At 25, you will start feeling as though you are not on the same wavelength as your old friends. It seems that maturity kicks in on different time zones. Some people grow up much faster than others, and it just so happens that you feel slightly older than some people you know. Or vice versa.

It’s like all of a sudden, you are not in sync with your friends anymore. Your priorities are different from theirs. Your lifestyle and theirs don’t match anymore. The gap between you and the people you used to spend so much time with is becoming palpable every hour.

You look at their Facebook pages and you wonder who this person is. I’m pretty sure they’re doing the same thing–lurking at your wall posts and almost failing to recognize who you are. Unlike before where you always use final exams or alcohol as an excuse to bond, you find no reason to talk to each other anymore.

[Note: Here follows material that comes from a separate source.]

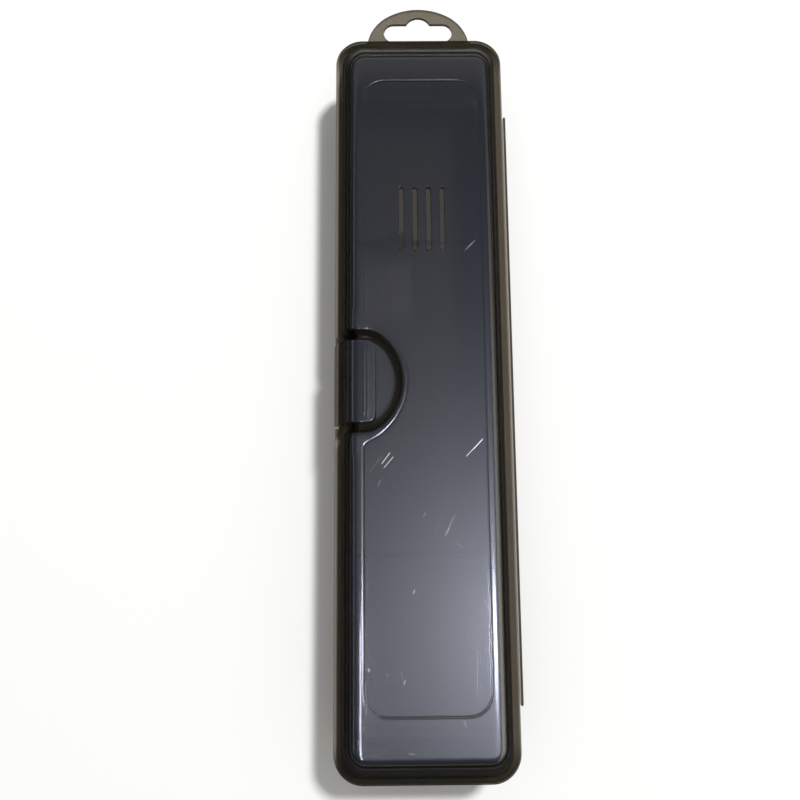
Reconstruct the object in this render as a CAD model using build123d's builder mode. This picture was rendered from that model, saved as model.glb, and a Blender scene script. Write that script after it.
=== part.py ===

Maybe they still prefer spending Saturday in a bad state of hungover and you don’t want that anymore. Or you prefer spending Saturday drunk and they don’t want that anymore.

You lose touch with your friends sometimes. It’s sad, but it happens. Maybe you’ll meet new friends who are on the same page as you, just keep hoping that the same thing will happen to your old friends too. But 25 is a really cheeky year, it’s an age of transformation and growing on so many different levels and at different timelines, so who knows? Maybe at one point, you and your old friends will be back on the same track again.

You are just getting started

Back when you were 20, everyone seems to ask you “where do you see yourself five years from now?” Remember how you used to look out in your future and see nothing but an empty space? Well, gone are those days of looking for an answer, because you have your answer, right here, right now. 25 is all about defining who you are. For the first time, you are aware of who you are–what you are capable of doing and not doing.

The things you are good at? You marvel in it. The things that you are not so good at? You make a way to be good at it. For once, you are not distracted with the petty dramas of everyday life. You are not the 19 year old kid who locks himself/herself in the room for being rejected. You know how to move on. You learned that there is more to life than torturing yourself for your shortcomings.

You are still far from where you want to be, but you take comfort in knowing that you are actually doing something to get there. Emphasis on ‘actually’. You are starting to understand that disappointments and failures are bound to happen, but that won’t let you down. If anything, it will keep you going because that’s what 25 year olds do–prove the world they’re wrong about you–that you are much better than the world assumes you to be.

If you’re 25 and your ideals and expectations seem to be going the wrong direction; if you feel like you have your life mapped out only to find yourself in a maze; if you can feel straight up happy and spiral down to sad in a span of 10 minutes, if you are confident, delusional, humble, arrogant, ideal, optimistic, pessimistic, confused, sleepy, lazy, giddy, carefree, silly, untroubled, troubled, high, drunk, overjoyed, content, discontent all in the same day, don’t fret. You’re doing 25 right!

So, if you’re 25, this is the time for you to make all your rules and break them. Go high, go low. Be sane, be insane, be a little bit of both, or somewhere in between.

And just in case you missed it when they made the big announcement on national TV, life starts at 25! So, celebrate, embrace it, live in that moment because you can. You’re only 25 once, might as well make it a hell of a good one!